Provided by the Canadian National Exhibition Archives.

“I wish Bertie the Brain and UTEC had been preserved. I was extremely busy, I was multiprocessing in fifteen directions, so I couldn’t worry about preserving things. I wish I had preserved a lot more.” — Kates said, interviewed in August 2014.

Like when his dreams of a mass-produced additron-based computer fizzled, Kates’ ambitions had again gotten the better of him. Despite now being regarded as a novelty and a wonder, Bertie the Brain’s legacy as the forerunner of electronic amusement devices is solidified among video game historians. Kates was not done progressing human-computer interactions as he would go on to become well known in other circles of innovation when he designed the world’s first computer-controlled traffic signaling system for Toronto in 1954. 

Kates’ foresight of the implications of advanced computing is a testament to the brilliance of his mind. When he passed away in 2018, he was eulogized as an instrumental force in the evolution of modern computing. Around the time he was working on Bertie, he explained his philosophy on the relationship between people and computers. 

“If the computer means the burden of work will be distributed better and results in a higher standard of living, it will be a real contribution,” Kates said in 1950. “If it places increased profit in the hands of one man and created unemployment, we will have accomplished nothing.” 
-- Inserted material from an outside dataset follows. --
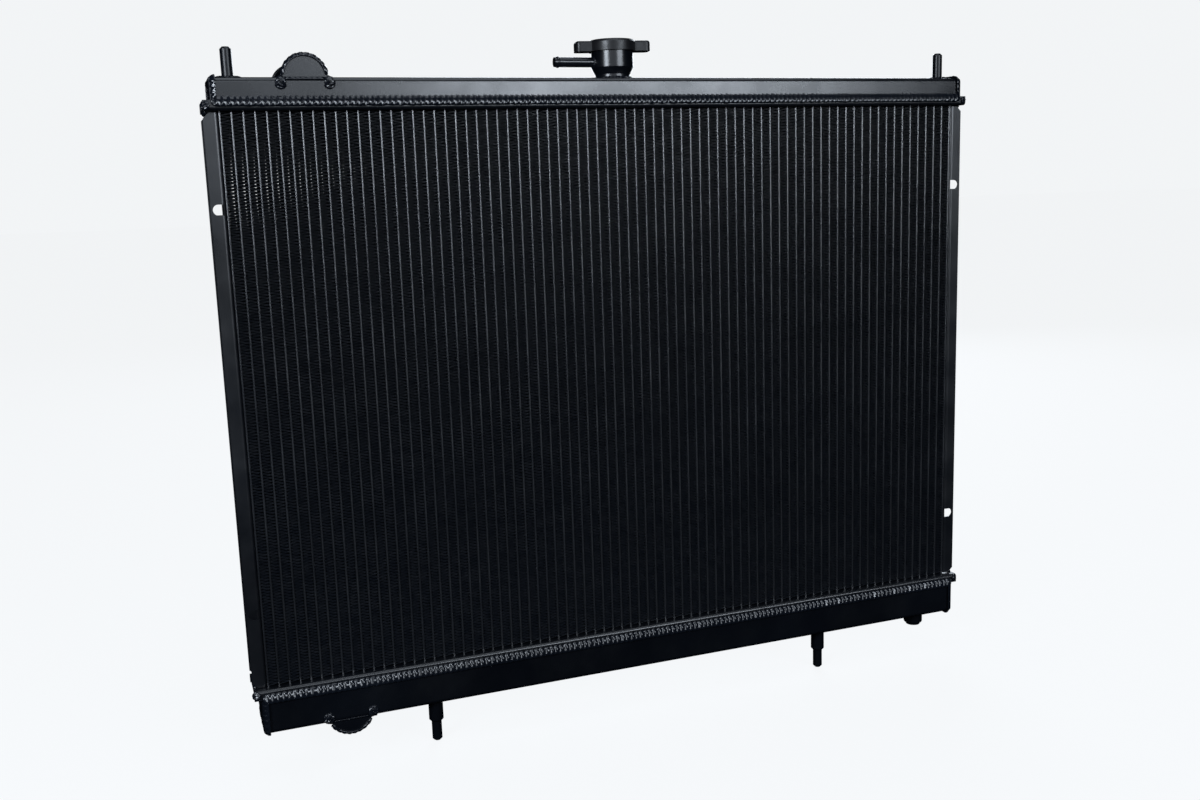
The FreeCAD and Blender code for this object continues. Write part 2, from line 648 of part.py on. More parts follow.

Kates in 1968 joined the Science Council of Canada, a national governmental advisory board comprised of civil servants and scientists. He would serve as the science council’s chairman from 1975 to 1978 and was chancellor of the University of Waterloo from 1979 until 1985. Although Bertie the Brain’s story ends prematurely and disappointingly, the story of Josef Kates’s life was really just beginning — repeatedly propelling scientific advancements for the sake of improving people’s lives. 

Remembered as a father, husband and pioneer of his craft, Kates managed to find the happiness that eluded his youth through steadfast dedication to making interactions between people and computers just a little bit more normal.